>>>>>

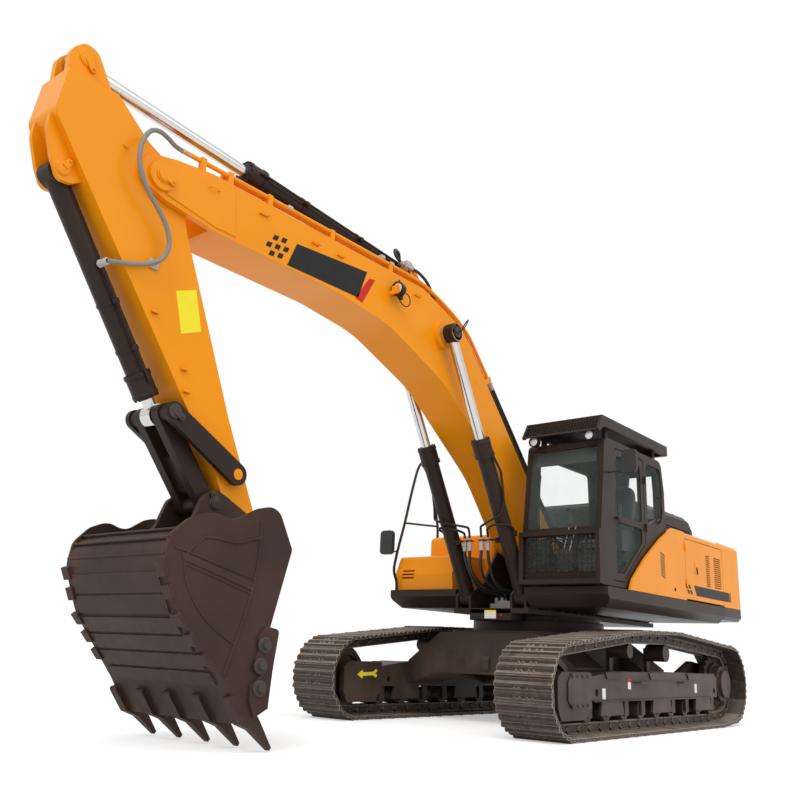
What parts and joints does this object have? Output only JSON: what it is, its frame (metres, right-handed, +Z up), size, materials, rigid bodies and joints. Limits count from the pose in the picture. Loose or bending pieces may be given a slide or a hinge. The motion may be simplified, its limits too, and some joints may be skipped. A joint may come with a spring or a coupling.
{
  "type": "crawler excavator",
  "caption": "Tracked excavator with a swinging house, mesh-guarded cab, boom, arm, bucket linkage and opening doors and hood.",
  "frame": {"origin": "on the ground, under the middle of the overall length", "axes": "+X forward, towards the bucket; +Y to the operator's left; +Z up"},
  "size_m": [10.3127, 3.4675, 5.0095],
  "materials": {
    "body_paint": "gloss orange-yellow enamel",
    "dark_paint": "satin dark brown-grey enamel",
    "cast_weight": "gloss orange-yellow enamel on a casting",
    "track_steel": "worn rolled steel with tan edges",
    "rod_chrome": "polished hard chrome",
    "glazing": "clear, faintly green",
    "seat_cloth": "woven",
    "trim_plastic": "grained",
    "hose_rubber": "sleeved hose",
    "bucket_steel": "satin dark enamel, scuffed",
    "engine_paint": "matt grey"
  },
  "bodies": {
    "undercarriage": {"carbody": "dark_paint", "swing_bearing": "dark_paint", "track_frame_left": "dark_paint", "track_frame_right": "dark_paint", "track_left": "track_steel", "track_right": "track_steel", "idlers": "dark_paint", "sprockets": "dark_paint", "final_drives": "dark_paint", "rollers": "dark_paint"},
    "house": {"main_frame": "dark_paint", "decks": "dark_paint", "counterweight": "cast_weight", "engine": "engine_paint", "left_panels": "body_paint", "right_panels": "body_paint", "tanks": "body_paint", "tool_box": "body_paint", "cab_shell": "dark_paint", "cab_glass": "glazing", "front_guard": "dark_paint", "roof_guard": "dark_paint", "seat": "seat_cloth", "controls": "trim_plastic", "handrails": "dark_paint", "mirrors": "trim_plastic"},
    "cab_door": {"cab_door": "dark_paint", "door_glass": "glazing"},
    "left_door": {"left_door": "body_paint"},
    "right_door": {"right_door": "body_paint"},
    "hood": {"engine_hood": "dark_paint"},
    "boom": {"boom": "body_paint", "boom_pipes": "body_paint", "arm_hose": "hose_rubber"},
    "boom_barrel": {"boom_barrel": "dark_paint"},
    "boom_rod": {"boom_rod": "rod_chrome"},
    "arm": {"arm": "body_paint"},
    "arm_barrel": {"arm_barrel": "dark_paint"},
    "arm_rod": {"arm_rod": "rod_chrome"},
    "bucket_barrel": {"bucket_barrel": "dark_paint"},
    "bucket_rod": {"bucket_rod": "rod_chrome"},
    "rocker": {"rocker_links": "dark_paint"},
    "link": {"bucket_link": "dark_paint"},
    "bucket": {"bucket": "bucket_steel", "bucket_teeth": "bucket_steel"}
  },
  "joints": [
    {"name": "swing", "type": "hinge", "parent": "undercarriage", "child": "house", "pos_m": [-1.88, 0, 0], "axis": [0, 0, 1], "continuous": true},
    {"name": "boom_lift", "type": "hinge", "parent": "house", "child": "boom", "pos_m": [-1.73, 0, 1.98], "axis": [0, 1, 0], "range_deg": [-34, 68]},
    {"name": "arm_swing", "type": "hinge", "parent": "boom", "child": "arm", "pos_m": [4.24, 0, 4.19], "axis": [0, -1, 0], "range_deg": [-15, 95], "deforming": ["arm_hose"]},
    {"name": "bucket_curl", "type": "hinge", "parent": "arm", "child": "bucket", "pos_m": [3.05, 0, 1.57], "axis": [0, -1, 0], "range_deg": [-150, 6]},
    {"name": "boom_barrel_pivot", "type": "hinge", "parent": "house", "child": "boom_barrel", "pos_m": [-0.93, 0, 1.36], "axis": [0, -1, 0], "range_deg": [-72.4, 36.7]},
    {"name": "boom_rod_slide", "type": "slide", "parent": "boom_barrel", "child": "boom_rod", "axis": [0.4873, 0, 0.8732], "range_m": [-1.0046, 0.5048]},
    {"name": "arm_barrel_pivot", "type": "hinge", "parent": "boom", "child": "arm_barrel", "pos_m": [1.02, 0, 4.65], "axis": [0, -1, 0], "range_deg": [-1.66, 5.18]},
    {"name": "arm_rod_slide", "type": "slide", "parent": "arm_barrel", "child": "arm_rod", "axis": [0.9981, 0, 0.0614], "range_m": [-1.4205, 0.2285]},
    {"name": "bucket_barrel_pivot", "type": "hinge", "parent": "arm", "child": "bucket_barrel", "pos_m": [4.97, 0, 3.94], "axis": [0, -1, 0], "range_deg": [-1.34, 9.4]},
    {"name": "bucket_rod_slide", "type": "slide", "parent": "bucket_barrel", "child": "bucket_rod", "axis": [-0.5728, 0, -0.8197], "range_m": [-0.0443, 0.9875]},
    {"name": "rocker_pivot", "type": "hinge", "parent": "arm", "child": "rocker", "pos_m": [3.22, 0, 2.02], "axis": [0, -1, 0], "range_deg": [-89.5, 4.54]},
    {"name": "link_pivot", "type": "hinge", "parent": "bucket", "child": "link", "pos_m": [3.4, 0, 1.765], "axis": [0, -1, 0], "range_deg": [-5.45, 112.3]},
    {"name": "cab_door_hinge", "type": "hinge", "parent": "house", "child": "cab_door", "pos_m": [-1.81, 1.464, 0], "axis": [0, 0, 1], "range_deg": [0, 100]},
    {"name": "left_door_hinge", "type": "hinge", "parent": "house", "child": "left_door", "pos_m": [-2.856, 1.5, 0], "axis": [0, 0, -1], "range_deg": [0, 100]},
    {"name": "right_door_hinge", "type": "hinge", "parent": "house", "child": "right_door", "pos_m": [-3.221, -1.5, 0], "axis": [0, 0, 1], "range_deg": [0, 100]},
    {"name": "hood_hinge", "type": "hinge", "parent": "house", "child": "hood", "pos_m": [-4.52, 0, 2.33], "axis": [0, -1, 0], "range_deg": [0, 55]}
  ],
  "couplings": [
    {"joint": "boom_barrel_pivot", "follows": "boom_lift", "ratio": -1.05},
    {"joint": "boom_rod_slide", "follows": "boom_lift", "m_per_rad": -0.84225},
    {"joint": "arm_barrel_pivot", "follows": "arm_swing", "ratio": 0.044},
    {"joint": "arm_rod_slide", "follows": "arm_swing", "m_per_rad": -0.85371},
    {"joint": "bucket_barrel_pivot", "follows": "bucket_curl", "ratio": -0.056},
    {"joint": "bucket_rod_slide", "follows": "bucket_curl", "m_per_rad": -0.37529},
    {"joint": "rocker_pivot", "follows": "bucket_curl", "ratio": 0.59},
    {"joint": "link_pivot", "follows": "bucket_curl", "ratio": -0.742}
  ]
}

<<<<<
>>>>>

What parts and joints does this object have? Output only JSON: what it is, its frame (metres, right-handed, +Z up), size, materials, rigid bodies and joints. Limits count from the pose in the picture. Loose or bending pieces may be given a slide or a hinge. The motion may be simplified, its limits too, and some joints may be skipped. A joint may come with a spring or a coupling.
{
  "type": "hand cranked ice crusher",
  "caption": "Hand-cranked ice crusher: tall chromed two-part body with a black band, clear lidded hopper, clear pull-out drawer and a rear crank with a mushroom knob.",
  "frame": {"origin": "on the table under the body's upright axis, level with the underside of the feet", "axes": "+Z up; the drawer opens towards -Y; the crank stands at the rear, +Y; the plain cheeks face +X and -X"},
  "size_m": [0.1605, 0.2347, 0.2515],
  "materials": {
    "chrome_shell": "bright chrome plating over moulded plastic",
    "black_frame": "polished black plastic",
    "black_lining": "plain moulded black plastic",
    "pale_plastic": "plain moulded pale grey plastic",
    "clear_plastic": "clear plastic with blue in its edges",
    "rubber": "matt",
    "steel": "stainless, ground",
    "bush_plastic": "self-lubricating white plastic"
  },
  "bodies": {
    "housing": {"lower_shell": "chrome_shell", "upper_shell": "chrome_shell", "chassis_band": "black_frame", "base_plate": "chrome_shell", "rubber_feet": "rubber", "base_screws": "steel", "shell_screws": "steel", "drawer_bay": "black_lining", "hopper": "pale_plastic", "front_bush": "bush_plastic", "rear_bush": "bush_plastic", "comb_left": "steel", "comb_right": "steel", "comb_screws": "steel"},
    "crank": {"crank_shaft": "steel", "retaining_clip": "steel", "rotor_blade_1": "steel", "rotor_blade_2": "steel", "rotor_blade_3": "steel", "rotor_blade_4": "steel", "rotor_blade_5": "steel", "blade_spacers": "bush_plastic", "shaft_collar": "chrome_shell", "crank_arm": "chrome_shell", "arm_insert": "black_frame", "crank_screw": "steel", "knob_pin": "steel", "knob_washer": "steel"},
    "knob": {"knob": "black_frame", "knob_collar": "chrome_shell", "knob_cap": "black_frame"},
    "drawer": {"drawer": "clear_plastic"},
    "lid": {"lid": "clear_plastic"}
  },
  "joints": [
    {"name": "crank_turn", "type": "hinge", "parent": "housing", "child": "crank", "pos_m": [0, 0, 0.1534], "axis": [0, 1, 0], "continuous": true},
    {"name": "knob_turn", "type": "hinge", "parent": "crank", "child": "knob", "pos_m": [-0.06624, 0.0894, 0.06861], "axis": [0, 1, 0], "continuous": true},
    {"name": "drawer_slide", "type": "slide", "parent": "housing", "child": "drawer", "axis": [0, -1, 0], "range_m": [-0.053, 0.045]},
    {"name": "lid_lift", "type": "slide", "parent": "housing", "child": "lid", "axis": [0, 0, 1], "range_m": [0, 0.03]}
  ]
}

<<<<<
>>>>>

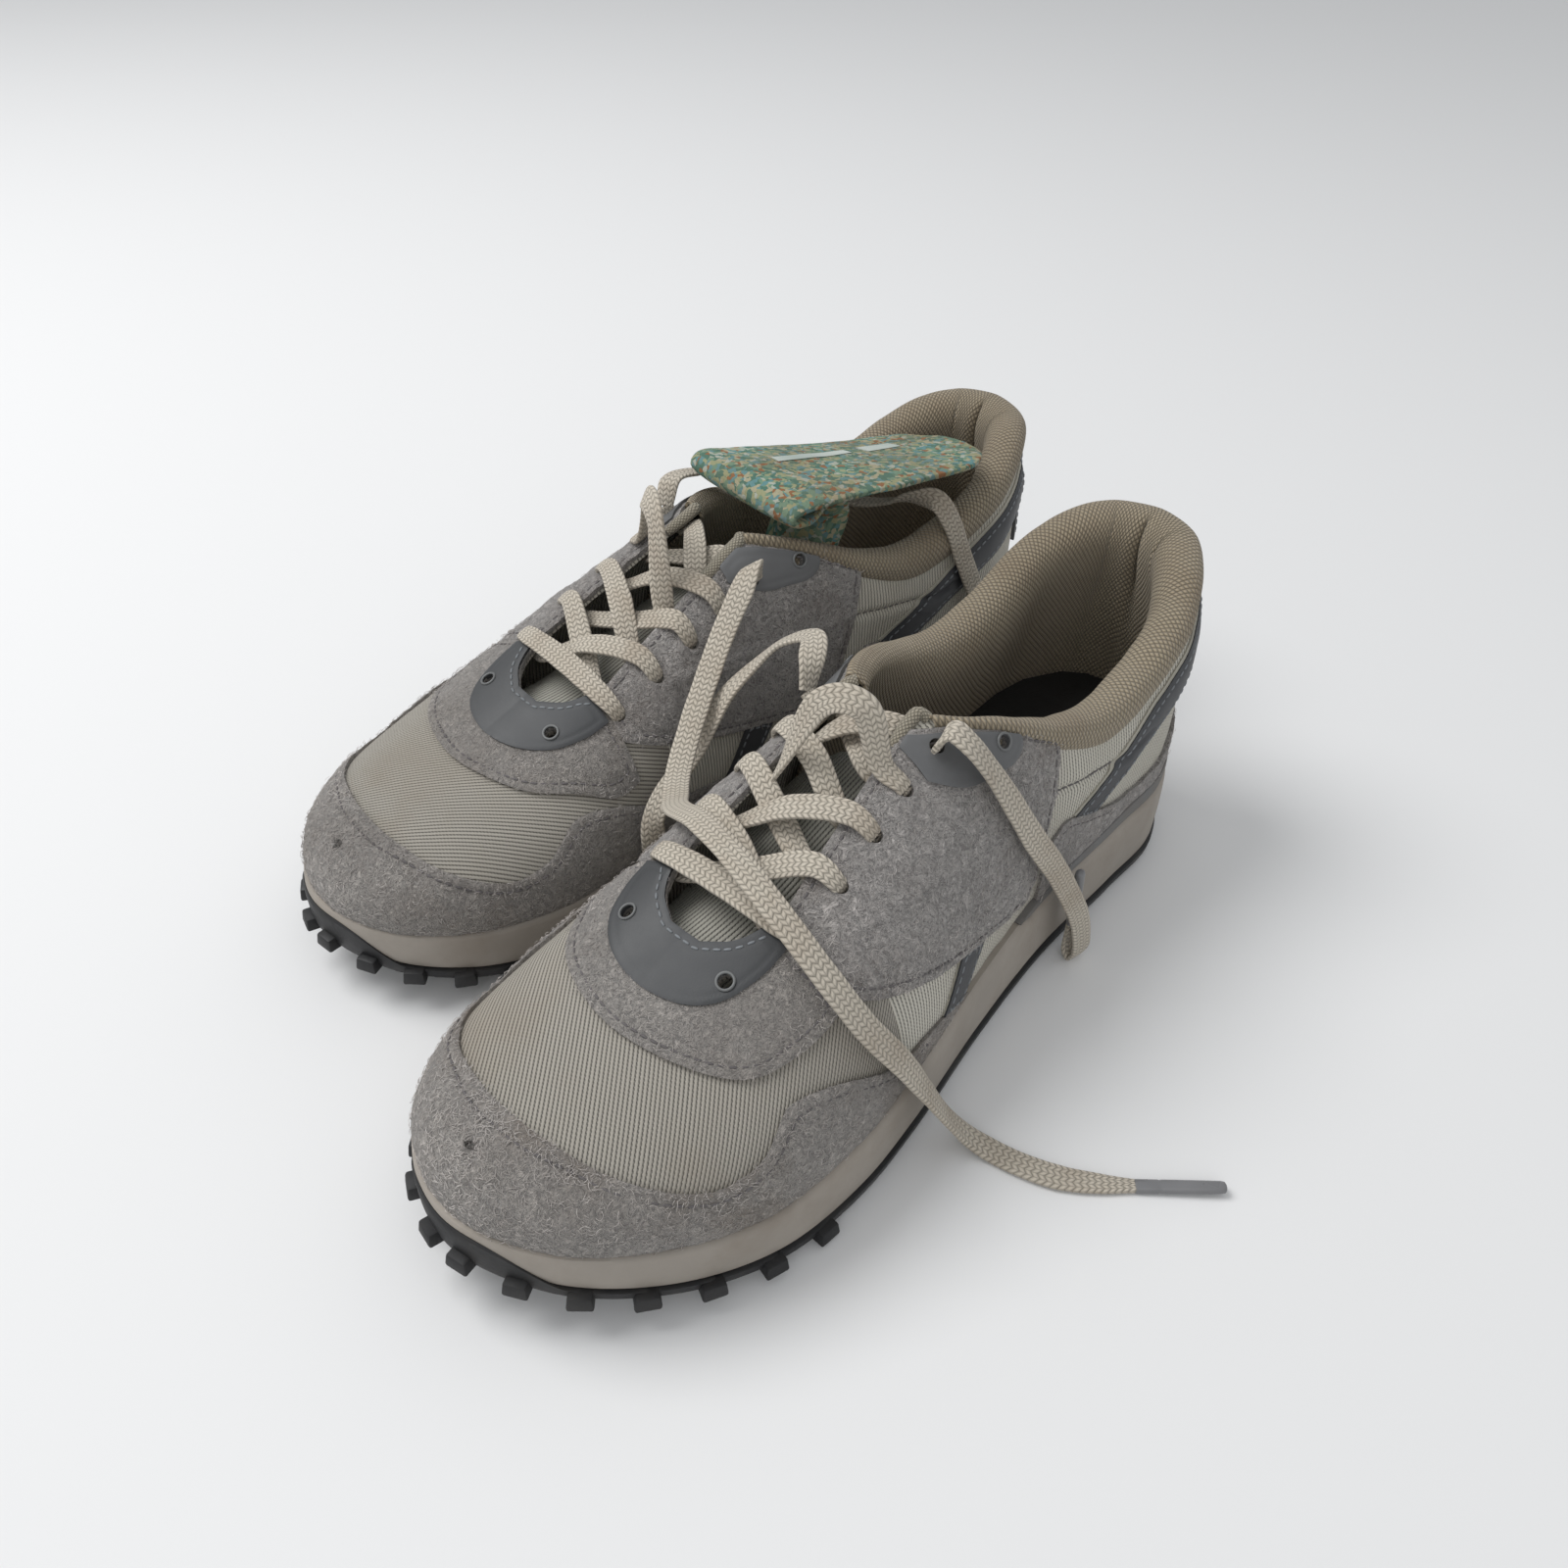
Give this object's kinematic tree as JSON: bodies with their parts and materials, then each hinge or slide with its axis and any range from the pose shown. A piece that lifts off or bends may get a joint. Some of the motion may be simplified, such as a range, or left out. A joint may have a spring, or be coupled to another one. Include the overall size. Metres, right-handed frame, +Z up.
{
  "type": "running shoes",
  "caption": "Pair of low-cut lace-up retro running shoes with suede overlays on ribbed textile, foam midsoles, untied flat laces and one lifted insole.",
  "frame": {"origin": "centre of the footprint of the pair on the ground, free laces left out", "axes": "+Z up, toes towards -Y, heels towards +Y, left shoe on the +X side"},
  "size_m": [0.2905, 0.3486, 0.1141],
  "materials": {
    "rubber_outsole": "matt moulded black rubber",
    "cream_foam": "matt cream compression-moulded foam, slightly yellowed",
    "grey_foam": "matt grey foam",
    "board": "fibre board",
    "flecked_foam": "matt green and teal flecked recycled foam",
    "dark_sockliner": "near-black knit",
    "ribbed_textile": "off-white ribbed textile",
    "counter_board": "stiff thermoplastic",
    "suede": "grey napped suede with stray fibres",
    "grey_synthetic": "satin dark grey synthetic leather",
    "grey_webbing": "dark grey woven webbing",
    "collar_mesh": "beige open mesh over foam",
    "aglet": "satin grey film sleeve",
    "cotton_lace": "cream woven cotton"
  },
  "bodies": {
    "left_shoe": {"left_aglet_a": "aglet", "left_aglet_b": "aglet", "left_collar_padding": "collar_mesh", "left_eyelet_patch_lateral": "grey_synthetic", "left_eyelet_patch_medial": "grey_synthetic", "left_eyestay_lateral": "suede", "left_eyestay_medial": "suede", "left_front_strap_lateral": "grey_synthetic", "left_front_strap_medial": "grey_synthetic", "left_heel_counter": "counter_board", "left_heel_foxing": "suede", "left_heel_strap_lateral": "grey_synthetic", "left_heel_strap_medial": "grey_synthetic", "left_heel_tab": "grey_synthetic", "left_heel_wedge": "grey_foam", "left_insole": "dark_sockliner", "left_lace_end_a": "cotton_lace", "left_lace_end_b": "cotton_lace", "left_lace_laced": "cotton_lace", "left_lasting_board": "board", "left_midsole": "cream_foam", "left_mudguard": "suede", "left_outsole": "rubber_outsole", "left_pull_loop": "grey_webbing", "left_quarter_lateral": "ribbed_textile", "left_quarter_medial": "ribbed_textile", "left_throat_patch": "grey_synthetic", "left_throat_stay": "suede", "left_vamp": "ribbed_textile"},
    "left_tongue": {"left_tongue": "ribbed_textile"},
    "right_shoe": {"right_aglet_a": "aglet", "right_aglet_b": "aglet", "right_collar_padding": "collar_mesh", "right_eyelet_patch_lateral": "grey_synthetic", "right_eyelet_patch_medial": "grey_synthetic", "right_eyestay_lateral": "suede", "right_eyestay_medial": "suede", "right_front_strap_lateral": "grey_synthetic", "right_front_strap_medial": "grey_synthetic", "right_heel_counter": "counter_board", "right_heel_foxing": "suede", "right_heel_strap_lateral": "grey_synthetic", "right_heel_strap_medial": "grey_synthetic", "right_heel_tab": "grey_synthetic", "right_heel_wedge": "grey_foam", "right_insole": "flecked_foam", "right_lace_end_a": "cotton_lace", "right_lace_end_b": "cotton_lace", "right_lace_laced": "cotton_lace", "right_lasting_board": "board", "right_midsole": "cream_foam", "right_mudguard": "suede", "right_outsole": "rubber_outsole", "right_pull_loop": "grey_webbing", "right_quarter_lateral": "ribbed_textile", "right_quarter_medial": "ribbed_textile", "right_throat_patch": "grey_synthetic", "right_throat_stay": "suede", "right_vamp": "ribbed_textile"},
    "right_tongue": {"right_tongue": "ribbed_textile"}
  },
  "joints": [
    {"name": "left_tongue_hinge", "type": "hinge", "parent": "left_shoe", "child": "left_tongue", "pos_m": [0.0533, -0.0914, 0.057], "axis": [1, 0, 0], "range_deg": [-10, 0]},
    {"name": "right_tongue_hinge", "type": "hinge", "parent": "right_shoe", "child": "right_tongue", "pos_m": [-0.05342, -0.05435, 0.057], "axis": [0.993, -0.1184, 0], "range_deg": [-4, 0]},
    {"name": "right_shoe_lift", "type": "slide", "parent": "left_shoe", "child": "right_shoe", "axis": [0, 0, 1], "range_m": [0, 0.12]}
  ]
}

<<<<<

__EXERCISE__: Copy all lines from the listing that contain "overall".

__FULL SOLUTION__:
  "frame": {"origin": "on the ground, under the middle of the overall length", "axes": "+X forward, towards the bucket; +Y to the operator's left; +Z up"},
Give this object's kinematic tree as JSON: bodies with their parts and materials, then each hinge or slide with its axis and any range from the pose shown. A piece that lifts off or bends may get a joint. Some of the motion may be simplified, such as a range, or left out. A joint may have a spring, or be coupled to another one. Include the overall size. Metres, right-handed frame, +Z up.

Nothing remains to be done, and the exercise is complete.